Trying to memorize individual country recipes is a losing game. Infinite Craft’s logic engine rewards pattern recognition far more than rote steps.

Island nations trend toward Water + Country or Ocean + Territory. Landlocked states favor Region + Independence. Theocracies lean Religion-first, while microstates collapse when City is introduced late. Once you recognize these archetypes, new countries stop feeling random and start feeling inevitable.

Optimize Discoveries by Staying on the Board

Clearing your workspace resets momentum. Leaving elements active increases cross-discovery chances and reduces rebuild time for shared components.

A messy board is not inefficiency; it’s opportunity. Many rare countries are discovered by incidental recombination while pivoting between builds. Infinite Craft quietly rewards players who stay in motion.

Final Completionist Tip

When you hit a wall, slow down.
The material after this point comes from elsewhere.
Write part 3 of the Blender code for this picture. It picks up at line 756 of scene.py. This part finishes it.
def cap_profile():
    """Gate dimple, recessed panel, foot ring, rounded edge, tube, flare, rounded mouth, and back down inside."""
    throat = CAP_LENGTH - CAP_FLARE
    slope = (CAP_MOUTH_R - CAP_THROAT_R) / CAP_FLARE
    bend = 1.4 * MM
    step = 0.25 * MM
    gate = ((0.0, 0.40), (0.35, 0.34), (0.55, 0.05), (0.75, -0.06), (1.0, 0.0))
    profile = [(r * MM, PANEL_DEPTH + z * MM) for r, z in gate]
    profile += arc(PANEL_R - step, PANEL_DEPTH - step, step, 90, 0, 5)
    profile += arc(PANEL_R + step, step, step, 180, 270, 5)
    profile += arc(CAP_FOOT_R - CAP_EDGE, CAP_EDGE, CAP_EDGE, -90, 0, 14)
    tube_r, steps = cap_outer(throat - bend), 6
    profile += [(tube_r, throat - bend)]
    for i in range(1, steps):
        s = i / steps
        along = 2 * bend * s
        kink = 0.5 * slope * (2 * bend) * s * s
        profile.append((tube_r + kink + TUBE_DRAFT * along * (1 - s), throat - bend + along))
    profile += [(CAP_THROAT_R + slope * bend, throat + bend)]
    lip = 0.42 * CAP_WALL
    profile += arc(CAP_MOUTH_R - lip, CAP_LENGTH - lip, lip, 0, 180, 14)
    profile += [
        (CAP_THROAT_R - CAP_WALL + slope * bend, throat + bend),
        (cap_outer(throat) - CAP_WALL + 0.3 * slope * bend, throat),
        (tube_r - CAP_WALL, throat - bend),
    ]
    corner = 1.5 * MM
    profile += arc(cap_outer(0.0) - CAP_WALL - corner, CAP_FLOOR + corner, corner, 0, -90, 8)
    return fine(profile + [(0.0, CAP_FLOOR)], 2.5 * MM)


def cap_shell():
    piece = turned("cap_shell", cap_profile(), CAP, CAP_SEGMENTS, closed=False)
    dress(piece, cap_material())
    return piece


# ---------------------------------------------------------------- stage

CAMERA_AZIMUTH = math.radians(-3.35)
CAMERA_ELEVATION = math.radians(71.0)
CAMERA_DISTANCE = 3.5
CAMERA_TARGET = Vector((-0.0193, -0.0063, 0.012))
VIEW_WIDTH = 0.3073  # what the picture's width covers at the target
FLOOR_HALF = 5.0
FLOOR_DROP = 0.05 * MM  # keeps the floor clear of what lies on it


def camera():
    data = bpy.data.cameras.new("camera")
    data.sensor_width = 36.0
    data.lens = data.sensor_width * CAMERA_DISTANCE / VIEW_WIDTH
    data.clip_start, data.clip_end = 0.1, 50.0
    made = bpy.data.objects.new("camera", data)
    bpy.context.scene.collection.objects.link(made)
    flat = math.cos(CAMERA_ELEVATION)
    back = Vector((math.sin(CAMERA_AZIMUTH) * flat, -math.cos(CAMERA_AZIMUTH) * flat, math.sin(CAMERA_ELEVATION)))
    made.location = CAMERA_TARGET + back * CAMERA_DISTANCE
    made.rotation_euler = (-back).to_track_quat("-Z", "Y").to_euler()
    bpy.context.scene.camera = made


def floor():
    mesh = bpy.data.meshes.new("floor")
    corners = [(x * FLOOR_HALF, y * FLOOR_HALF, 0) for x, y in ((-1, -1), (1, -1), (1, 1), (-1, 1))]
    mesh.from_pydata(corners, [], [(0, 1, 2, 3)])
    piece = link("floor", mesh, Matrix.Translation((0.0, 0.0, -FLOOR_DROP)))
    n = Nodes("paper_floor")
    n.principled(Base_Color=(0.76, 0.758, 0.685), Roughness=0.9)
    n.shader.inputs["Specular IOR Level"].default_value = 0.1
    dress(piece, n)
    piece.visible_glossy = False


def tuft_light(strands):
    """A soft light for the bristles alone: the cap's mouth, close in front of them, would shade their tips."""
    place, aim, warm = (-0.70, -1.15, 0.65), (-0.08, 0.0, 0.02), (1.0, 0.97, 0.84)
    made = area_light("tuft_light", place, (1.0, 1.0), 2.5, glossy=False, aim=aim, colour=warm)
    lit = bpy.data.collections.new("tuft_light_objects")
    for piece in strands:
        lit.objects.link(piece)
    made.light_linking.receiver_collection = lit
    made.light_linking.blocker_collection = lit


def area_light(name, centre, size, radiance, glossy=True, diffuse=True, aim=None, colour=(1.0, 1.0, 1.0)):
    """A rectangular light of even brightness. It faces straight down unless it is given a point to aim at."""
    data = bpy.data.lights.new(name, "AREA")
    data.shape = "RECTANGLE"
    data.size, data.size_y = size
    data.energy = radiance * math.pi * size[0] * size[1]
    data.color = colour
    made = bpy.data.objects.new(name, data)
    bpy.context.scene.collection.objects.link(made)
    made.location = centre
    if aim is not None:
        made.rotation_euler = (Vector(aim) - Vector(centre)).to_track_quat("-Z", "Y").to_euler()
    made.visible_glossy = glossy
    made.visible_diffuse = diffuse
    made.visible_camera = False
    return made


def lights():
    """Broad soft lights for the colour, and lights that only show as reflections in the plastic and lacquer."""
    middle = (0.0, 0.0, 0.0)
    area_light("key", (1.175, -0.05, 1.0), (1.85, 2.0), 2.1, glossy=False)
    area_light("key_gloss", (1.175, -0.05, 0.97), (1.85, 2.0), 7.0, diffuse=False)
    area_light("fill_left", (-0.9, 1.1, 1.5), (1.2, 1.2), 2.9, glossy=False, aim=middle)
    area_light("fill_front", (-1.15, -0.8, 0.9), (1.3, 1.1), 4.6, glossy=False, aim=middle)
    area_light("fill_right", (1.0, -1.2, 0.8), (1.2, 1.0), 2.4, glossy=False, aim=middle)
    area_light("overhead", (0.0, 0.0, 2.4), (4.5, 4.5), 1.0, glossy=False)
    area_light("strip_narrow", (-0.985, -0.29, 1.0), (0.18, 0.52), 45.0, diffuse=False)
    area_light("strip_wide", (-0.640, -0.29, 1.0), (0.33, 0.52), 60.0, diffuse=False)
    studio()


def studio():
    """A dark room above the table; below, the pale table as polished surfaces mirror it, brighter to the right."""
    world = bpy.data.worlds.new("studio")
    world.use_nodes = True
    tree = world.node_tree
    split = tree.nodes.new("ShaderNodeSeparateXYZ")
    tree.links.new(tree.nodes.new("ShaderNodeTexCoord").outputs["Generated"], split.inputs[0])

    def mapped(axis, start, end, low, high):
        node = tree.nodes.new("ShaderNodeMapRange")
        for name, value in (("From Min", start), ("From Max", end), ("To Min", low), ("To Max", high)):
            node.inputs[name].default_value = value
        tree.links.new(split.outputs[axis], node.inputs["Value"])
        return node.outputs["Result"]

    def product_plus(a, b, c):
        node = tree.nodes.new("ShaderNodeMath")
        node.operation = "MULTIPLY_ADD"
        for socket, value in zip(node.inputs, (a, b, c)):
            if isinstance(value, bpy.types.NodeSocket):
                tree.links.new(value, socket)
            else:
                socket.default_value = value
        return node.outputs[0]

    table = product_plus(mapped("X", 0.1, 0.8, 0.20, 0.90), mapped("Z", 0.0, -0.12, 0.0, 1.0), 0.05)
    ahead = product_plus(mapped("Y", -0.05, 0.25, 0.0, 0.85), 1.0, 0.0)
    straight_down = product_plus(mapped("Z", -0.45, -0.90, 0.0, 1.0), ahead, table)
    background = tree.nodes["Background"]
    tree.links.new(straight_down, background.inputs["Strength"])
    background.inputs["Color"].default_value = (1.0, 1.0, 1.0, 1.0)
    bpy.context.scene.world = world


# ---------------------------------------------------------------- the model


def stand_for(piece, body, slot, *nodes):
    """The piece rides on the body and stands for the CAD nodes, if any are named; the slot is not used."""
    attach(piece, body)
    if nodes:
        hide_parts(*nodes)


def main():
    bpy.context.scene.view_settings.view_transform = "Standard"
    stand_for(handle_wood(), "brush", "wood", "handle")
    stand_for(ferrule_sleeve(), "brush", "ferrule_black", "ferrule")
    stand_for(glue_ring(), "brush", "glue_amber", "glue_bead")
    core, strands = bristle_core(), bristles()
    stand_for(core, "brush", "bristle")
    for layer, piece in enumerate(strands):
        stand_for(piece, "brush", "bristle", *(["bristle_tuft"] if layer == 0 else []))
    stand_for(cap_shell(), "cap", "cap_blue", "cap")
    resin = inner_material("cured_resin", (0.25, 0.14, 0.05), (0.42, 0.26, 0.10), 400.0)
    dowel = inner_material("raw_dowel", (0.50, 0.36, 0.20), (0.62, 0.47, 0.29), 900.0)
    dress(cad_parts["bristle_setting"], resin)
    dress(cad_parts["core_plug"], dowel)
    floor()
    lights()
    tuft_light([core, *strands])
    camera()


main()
Infinite Craft is not about speed, but sequencing, restraint, and understanding what the game wants at each stage of a build.

At 100% completion, the satisfaction doesn’t come from luck. It comes from mastery. Once you treat countries as systems instead of answers, Infinite Craft transforms from a puzzle game into a strategy sandbox, and every remaining nation becomes just another solvable encounter.